What Abdulhak Said to Reporter

BBC

BBC reporter Nawal Al-Maghafi got Abdulhak to talk about the incident last year. "1: I deeply regret the unfortunate accident that happened," Abdulhak told Al-Maghafi. "2 regret coming here [to Yemen] should have stayed and paid the piper." "It was just an accident," he said. "Nothing nefarious. Just a sex accident gone wrong." He added: "No-one knows because I could barely piece together what happened." He told the reporter that "cocaine" was the reason he could not recall details.

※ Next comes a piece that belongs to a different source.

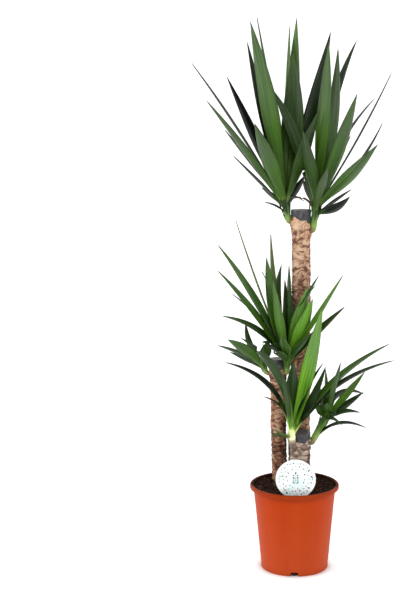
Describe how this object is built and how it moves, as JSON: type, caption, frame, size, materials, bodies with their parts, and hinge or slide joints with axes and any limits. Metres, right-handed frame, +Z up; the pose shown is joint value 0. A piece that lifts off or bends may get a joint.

Abdulhak admitted he had spoken with a lawyer. "Trust me I'm legally [expletive]," he texted Al-Maghafi, because of "leaving the country and the body was moved." Al-Maghafi also spoke to Abdulhak on the phone and asked him if he would return to the U.K. to face the consequences of his actions. "I don't think justice will be served," he told her. "I find that the criminal justice system there [in the U.K.] is heavily biased. I find that they will want to make an example of me being a son of an Arab, being … a son of someone rich … it's way too late."

The BBC Reporter Who Got Him to Talk

bbcnawal/Instagram

BBC reporter who convinced Abdulhak to talk is also from Yemen. Al-Maghafi was a student at the time of Vik Magnussen's death.  "When I joined the BBC as a journalist in 2011, it was one of the first stories I pursued," Al-Maghafi wrote. "My main goal was to find answers for Martine's family, who regard her death as a test of international law. The U.K. has no extradition treaty with Yemen."  She eventually connected with Abdulhak over social media and got him to talk about the incident over a five-month period last year. Ultimately, she was able to speak to him on the phone. Al-Maghafi's reporting on the case is the basis of a four-part documentary, Murder in Mayfair, airs on various BBC channels.